During the interview, we asked about game exclusives on Stadia. "It was a conversation that I had with Google leadership before I joined the company." Harrison said. "[My] point of view was in order to really deliver on the promise of this platform, we had to build our own games. We had to build our own experiences, and that was a very fundamental, strategic direction that we needed to move in."
He continued, "I understand that [for a gamer] the word 'exclusive' can sometimes be a challenging terminology. [I would] rather we moved the narrative towards [games] that are built specifically for a data center. And if those games also show up on other streaming platforms, that's okay, because what that means is that the developers are starting to innovate and think about the future and [build] a 21st century game, rather than a 20th century game."
Harrison further clarified that any game that Google makes will "obviously only" be on Stadia. At GDC 2019, Google revealed it has a new first-party studio that's being led by Jade Raymond, a former head at both Ubisoft and EA. The new studio hasn't announced any specific games or projects it's working on yet.

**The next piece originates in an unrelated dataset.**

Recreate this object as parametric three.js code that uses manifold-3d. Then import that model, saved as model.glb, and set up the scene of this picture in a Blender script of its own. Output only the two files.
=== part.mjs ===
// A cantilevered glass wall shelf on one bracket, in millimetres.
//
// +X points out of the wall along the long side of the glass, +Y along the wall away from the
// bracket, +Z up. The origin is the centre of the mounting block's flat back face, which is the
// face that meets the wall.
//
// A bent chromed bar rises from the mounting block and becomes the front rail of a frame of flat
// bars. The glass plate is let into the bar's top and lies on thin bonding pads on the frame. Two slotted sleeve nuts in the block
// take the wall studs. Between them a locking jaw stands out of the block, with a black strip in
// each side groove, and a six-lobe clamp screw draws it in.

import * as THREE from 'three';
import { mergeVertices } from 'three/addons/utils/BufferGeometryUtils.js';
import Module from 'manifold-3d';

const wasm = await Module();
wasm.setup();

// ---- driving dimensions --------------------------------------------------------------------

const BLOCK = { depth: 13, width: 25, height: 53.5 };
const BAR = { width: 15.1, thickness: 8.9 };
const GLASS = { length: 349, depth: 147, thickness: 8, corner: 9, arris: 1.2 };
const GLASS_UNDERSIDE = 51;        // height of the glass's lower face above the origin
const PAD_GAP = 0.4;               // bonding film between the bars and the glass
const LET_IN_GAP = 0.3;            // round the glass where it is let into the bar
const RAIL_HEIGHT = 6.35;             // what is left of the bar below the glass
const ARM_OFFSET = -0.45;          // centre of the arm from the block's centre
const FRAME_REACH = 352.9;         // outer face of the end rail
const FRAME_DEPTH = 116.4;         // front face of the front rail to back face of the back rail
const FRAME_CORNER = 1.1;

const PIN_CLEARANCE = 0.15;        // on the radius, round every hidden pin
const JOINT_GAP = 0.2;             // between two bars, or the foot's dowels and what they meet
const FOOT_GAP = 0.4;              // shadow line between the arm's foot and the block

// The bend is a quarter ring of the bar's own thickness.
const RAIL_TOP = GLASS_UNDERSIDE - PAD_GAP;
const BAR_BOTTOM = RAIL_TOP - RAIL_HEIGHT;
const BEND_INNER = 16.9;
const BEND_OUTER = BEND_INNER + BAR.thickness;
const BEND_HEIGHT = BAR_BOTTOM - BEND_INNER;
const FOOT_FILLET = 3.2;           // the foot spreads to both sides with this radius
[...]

We also asked Harrison about Sadia's pricing model. Apparently, one already exists, but Harrison said Google just isn't ready to talk about it yet. Ubisoft CEO Yves Guillemot predicts Stadia will launch with a "multitude" of pricing models. "Either you buy full price and you play; or you will be able to also register, possibly, to play either one hour or two hours a day. There will be plenty of ways," he said.
Harrison did confirm that Stadia will never support offline downloads. It's just "not technically possible," he told GameSpot. "It would be a compromise of our vision if we were to do that."
During its GDC 2019 keynote presentation, Google announced Stadia will release within 2019, and come to the US, Canada, UK, and "most of" Europe. The only games confirmed for the service as of this time are Assassin's Creed Odyssey and Doom Eternal.